1 of 1 people found the following review helpful By Sylviastel VINE VOICE on May 4, 2008
Format: Hardcover Verified Purchase
Dr. Audrey Fisch has written a well-researched and documented book on the issue of slavery and abolitionist movement in the 1800s. The book, "Uncle Tom's Cabin, written by Harriet Beecher Stowe brought forth more support for the destruction of slavery. This book chronicles from old newspaper articles, letters, and documents regarding the British interest in this issue. Of course, Britain had it's own reason for watching America struggle with a new democracy. Was it possible that they were watching America collapse under it's new government away from the monarchy?
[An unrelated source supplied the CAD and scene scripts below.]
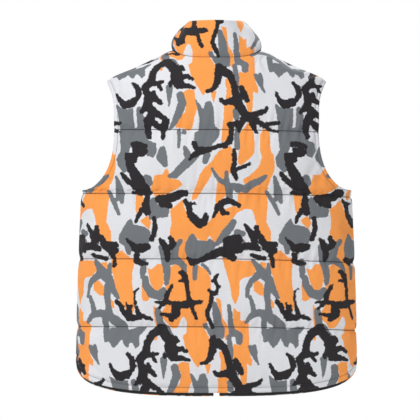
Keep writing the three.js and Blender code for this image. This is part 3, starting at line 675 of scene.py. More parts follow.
def fillBand(bottom, top, left, right, lines, fractions, side, crowd):
    # Rows of points between a lower and an upper path, evenly paced over the body.
    us = np.linspace(0, 1, 500)
    b, t = alongPath(bottom, us), alongPath(top, us)
    rows = []
    for v in 1 - (1 - np.linspace(0, 1, lines + 1))**crowd:
        l, r = alongPath(left, np.array([v]))[0], alongPath(right, np.array([v]))[0]
        straight = mix(mix(b[0], b[-1], us[:, None]), mix(t[0], t[-1], us[:, None]), v)
        line = mix(b, t, v) + mix(l, r, us[:, None]) - straight
        place, _ = onBody(line[:, 0], line[:, 1], side)
        reach = np.concatenate([[0], np.cumsum(np.linalg.norm(np.diff(place, axis=0), axis=1))])
        share = np.interp(fractions * reach[-1], reach, us)
        rows.append(np.stack([np.interp(share, us, line[:, k]) for k in (0, 1)], -1))
    return rows


def paceOf(path, corners, side, even):
    # Fractions along a panel's top, about evenly paced, that put a point exactly on each corner.
    place, _ = onBody(path[:, 0], path[:, 1], side)
    reach = np.concatenate([[0], np.cumsum(np.linalg.norm(np.diff(place, axis=0), axis=1))])
    stops = [0] + [reach[c] / reach[-1] for c in corners] + [1]
    counts = [max(2, 2 * round((b - a) * even / 2)) for a, b in zip(stops, stops[1:])]
    parts = [np.linspace(a, b, n + 1)[:-1] for a, b, n in zip(stops, stops[1:], counts)]
    return np.concatenate(parts + [[1.0]])


def bodyPanel(side, sign=1):
    # The flat grid of a back (side -1) or of one front (side 1), with its kinds of edge.
    outline = sidePath(side)
    shoulder = shoulderPath()
    if side < 0:
        hem = hemPath(side, 0, math.pi / 2)
        bottom = np.vstack([hem[::-1] * [-1, 1], hem[1:]])
        neckLine = backNeck(np.linspace(0, neck["width"] / 2, 80))
        rightHalf = np.vstack([neckLine, shoulder[1:]])
        top = np.vstack([(rightHalf * [-1, 1])[::-1], rightHalf[1:]])
        corners = [len(shoulder) - 1, len(shoulder) - 1 + 2 * (len(neckLine) - 1)]
        left = outline * [-1, 1]
        across = quilt["backCloth"]
    else:
        first = math.asin((zipEdge / (garment["hemWidth"] / 2))**1.5)
        bottom = hemPath(side, first, math.pi / 2)
        neckLine = frontNeck(np.linspace(math.asin(zipEdge / (neck["width"] / 2)), math.pi / 2, 80))
        top = np.vstack([neckLine, shoulder[1:]])
        corners = [len(neckLine) - 1]
        left = np.array([bottom[0], neckLine[0]])
        across = quilt["frontCloth"]
    fractions = paceOf(top, corners, side, across / quilt["cell"])
    rows, seamRows = [], []
    lower, leftHeight, rightHeight = bottom, bottom[0][1], bottom[-1][1]
    for level in quilt["seams"] + (None,):
        if level is None:
            upper, nextLeft, nextRight = top, top[0][1], top[-1][1]
        else:
            nextLeft, nextRight = seamEnd(level, left, side, sign), seamEnd(level, outline, side, sign)
            x = np.linspace(np.interp(nextLeft, left[:, 1], left[:, 0]),
                            np.interp(nextRight, outline[:, 1], outline[:, 0]), 120)
            upper = np.stack([x, seamHeight(level, sign * x, side)], -1)
        lines = 2 * round((max(upper[:, 1]) - min(lower[:, 1])) / quilt["cell"] / 2)
        band = fillBand(lower, upper, partOf(left, leftHeight, nextLeft),
                        partOf(outline, rightHeight, nextRight), lines, fractions, side,
                        1.5 if level is None else 1)
        rows += band if not rows else band[1:]
        if level is not None:
            seamRows.append(len(rows) - 1)
        lower, leftHeight, rightHeight = upper, nextLeft, nextRight
    grid = np.array(rows)
    x, z = grid[..., 0], grid[..., 1]
    point, normal = onBody(x, z, side)
    u, v = clothAt(x, z, side)
    flip = np.array([sign, 1, 1])
    last = grid.shape[1] - 1
    armholeFrom = int(np.argmax(z[:, last] > -garment["underarm"] - 1))
    edges = {"hem": [point[0]], "armhole": [point[armholeFrom:, last]],
             "sewn": [point[-1], point[:armholeFrom, last]]}
    if side < 0:
        edges["armhole"].append(point[armholeFrom:, 0])
        edges["sewn"].append(point[:armholeFrom, 0])
    else:
        edges["zip"] = [point[:, 0]]
    edges["seam"] = [point[j] for j in seamRows]
    return {"point": point * flip, "normal": normal * flip, "u": u * sign, "v": v, "seamRows": seamRows,
            "edges": {key: np.vstack(lines) * flip for key, lines in edges.items()},
            "armholeFrom": armholeFrom, "side": side}


def distanceTo(points, line):
    flat = points.reshape(-1, 3)
    out = np.empty(len(flat))
    for start in range(0, len(flat), 4000):
        part = flat[start:start + 4000]
        out[start:start + 4000] = np.sqrt(((part[:, None] - line[None])**2).sum(-1)).min(1)
    return out.reshape(points.shape[:-1])


def ripple(u, v, seed, wave):
    # Soft uneven waves, the same on every run.
    dice = np.random.default_rng(seed)
    total = 0
    for _ in range(7):
        length = wave * dice.uniform(0.7, 2.0)
        lean, start = dice.uniform(-0.35, 0.35), dice.uniform(0, 2 * math.pi)
        total = total + np.sin(2 * math.pi * (u + lean * v) / length + start)
    return total / 2.6


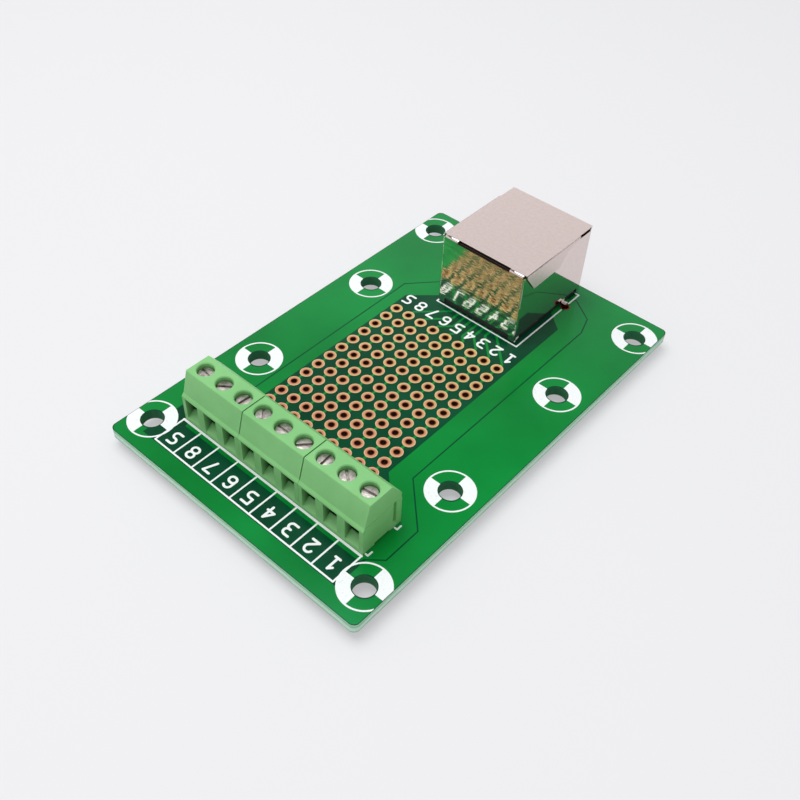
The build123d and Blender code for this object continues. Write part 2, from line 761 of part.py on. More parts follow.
def contact_carrier():
    """Black insert that spaces the contacts, with a groove for each up its back and over its top."""
    y0 = jack_rear_y + carrier_from_rear
    y1 = y0 + carrier_len
    body = solid_between(jack_x - carrier_w / 2, jack_x + carrier_w / 2, y0, y1,
                         top_z + carrier_bottom, top_z + carrier_top)
    groove = contact_r + groove_play
    floor_y = jack_rear_y + contact_rise_from_rear + groove
    floor_z = top_z + contact_run_z - groove
    for index in range(8):
        x = groove_x(index)
        body = body - solid_between(x - groove, x + groove, y0 - 1, floor_y, top_z, top_z + carrier_top + 1)
        body = body - solid_between(x - groove, x + groove, y0 - 1, y1 + 1, floor_z, top_z + carrier_top + 1)
    return body


def jack_contact(index):
    """One bent wire: solder tail, jog to the port's pitch, rise, run over the port and sprung tip."""
    tail_x, tail_y = jack_pins()[index]
    x = groove_x(index)
    rise_y = jack_rear_y + contact_rise_from_rear
    nose_y = jack_front_y - contact_nose_from_front
    points = [
        (tail_x, tail_y, -contact_tail_below),
        (tail_x, tail_y, top_z + jog_bottom),
        (x, rise_y, top_z + jog_top),
        (x, rise_y, top_z + contact_run_z),
        (x, nose_y, top_z + contact_run_z),
        (x, nose_y - contact_tip_back, top_z + contact_tip_z),
    ]
    radii = [contact_bend_r, contact_bend_r, contact_bend_r, contact_nose_r]
    route = FilletPolyline(*points, radius=radii)
    return sweep(Plane(origin=points[0], z_dir=(0, 0, 1)) * Circle(contact_r), path=route)


# Solder under the board

def solder_cone(x, y, foot_r, tip_r, bottom, hole):
    """A cone of solder round a pin, from its rim down."""
    top = -pad_lift
    cone = Pos(x, y, top) * Cone(tip_r, foot_r, top - bottom, align=(Align.CENTER, Align.CENTER, Align.MAX))
    return cone - hole


def solder_solids():
    """Solder at each terminal pin, contact tail and shield tab."""
    play = 0.01
    solids = []
    bottom = -solder_h
    for x in pole_x:
        hole = solid_between(x - pin_w / 2, x + pin_w / 2, pin_y - leg_t / 2, pin_y + leg_t / 2, -3, 0)
        solids.append(solder_cone(x, pin_y, pin_pad_r, 0.5 + solder_tip, bottom, hole))
    for x, y in jack_pins():
        hole = post(x, y, contact_r + play, -3, 0)
        solids.append(solder_cone(x, y, tail_pad_r, contact_r + solder_tip, bottom, hole))
    for x, y in tab_places():
        hole = solid_between(x - sheet_t / 2, x + sheet_t / 2, y - tab_w / 2, y + tab_w / 2, -3, 0)
        solids.append(solder_cone(x, y, tab_pad_r, tab_w / 2 + solder_tip, bottom, hole))
    return solids


def save(name, shape):
    """Write one node; a list becomes a group of separate solids."""
    if isinstance(shape, list):
        shape = Compound(children=shape)
    export_step(shape, f"parts/{name}.step")


os.makedirs("parts", exist_ok=True)

foil = foil_solids()
save("board", board_solid(foil))
save("trace_copper", foil)
for x, mark in zip(column_x, column_marks):
    save(f"pads_column_{mark.lower()}", [eyelet(x, y, pad_hole_r, pad_r) for y in row_y])
soldered = [(x, pin_y, pin_hole_r, pin_pad_r) for x in pole_x]
soldered += [(x, y, tail_hole_r, tail_pad_r) for x, y in jack_pins()]
soldered += [(x, y, tab_hole_r, tab_pad_r) for x, y in tab_places()]
save("plated_holes", [eyelet(*hole) for hole in soldered])
save("silk_legend", list(silk_solids()))
save("solder_joints", solder_solids())
for number in range(1, blocks + 1):
    save(f"terminal_housing_{number}", terminal_housing(number))
for number, x in enumerate(pole_x, 1):
    save(f"clamp_screw_{number}", clamp_screw(x))
    save(f"clamp_cage_{number}", clamp_cage(x))
    save(f"terminal_pin_{number}", terminal_pin(x))
save("jack_shield", jack_shield())
save("jack_housing", jack_housing())
save("contact_carrier", contact_carrier())
for index in range(8):
    save(f"jack_contact_{8 - index}", jack_contact(index))
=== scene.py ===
import math

import bpy
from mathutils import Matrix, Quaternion, Vector


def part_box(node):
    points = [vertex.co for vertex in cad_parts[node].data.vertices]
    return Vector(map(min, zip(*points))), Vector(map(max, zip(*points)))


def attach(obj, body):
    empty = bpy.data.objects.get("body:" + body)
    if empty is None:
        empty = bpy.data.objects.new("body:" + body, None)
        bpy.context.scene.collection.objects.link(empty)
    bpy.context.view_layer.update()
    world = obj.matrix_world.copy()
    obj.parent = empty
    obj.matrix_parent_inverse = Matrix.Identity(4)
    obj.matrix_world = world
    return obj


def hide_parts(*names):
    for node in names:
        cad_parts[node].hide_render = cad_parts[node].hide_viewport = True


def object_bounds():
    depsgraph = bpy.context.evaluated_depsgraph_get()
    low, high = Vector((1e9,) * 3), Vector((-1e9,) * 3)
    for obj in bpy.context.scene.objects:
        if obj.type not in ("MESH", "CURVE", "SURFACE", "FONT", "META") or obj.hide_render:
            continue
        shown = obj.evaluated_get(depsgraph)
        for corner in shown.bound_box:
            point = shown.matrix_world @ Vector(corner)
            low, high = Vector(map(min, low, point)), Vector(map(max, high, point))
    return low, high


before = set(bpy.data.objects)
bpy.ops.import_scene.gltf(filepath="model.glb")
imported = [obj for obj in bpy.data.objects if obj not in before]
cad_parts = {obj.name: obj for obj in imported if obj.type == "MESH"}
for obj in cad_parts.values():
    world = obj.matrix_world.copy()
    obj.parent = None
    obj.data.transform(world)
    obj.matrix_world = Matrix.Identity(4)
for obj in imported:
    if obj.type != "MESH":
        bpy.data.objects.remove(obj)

cad_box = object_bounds()
mm = 0.001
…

Anything's possible. A great book exercises the mind to think more about issues especially this book. It is not an easy book to read. For the first part, there is a lot of footnotes and information. For a book that is only 100 pages, it takes a while to digest and comprehend the information. This book is not for summer reading or to sit on a beach. This book is for enlightening the mind whether you are American, British, or whatever. Freed American slaves would travel to England and lecture on the issue of slavery to crowds of people. Before the Civil War, America was slowly a country steeped in friction and discourse after the American Revolution. The impact of the Civil War is still felt in America. Slavery was a key issue but not the most important issue before Civil War.